Charles Hotham Montagu Doughty-Wylie was the recipient of the Order of the Medjidie from the Ottoman Government. He was awarded the Medjidie because of his work during the Balkan Wars when he served with the British Red Cross helping the Ottoman Military.[3][dubious ]

First World War[edit]

Doughty-Wylie was 46 years old, and a lieutenant colonel in The Royal Welch Fusiliers, British Army when, "owing to his great knowledge of things Turkish" according to Bell-Davies, he was attached to General Sir Ian Hamilton's headquarters staff of the Mediterranean Expeditionary Force during the Battle of Gallipoli.

On 26 April 1915, following the landing at Cape Helles on the Gallipoli peninsula, during which the brigadier general and the brigade major had been killed, Lieutenant Colonel Doughty-Wylie and another officer (Garth Neville Walford) organized and made an attack through and on both sides of the village of Sedd-el-Bahr on the Old Fort at the top of the hill. The enemy's position was very strongly entrenched and defended, but mainly due to the initiative, skill and great gallantry of the two officers the attack was a complete success.
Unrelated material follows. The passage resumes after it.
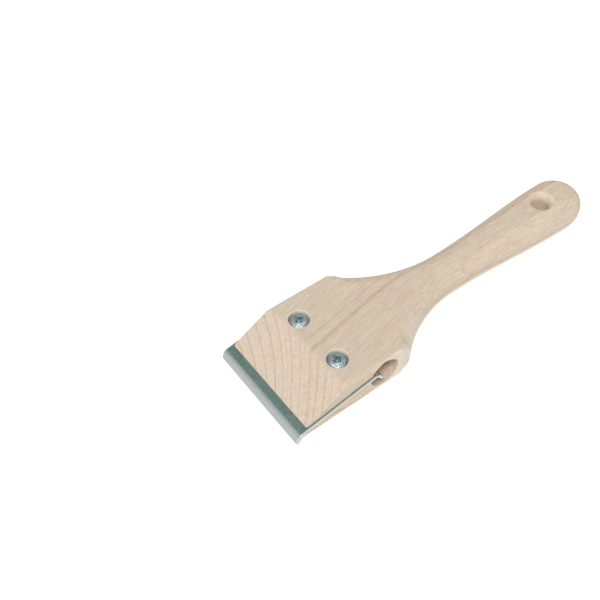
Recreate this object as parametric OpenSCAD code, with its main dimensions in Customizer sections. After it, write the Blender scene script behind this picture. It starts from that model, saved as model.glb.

Both were killed in the moment of victory. Doughty-Wylie was shot in the face by sniper and died instantly. Doughty-Wylie is buried close to where he was killed. His grave is the only solitary British or Commonwealth war grave on the Gallipoli peninsula: The Turkish authorities moved the graves of all other foreign soldiers to the "V Beach" graves except for his.[4]

His Victoria Cross is displayed at the Royal Welch Fusiliers Museum in Caernarfon Castle, Gwynedd, Wales.

Personal life[edit]

Doughty-Wylie, a married man, had an unconsummated affair with Gertrude Bell with whom he exchanged love letters from 1913-1915 until his death. Bell was an eminent English writer, traveller, political officer, administrator, and archaeologist who explored, mapped in the region of Syria, Mesopotamia, Asia Minor, and Arabia.[5]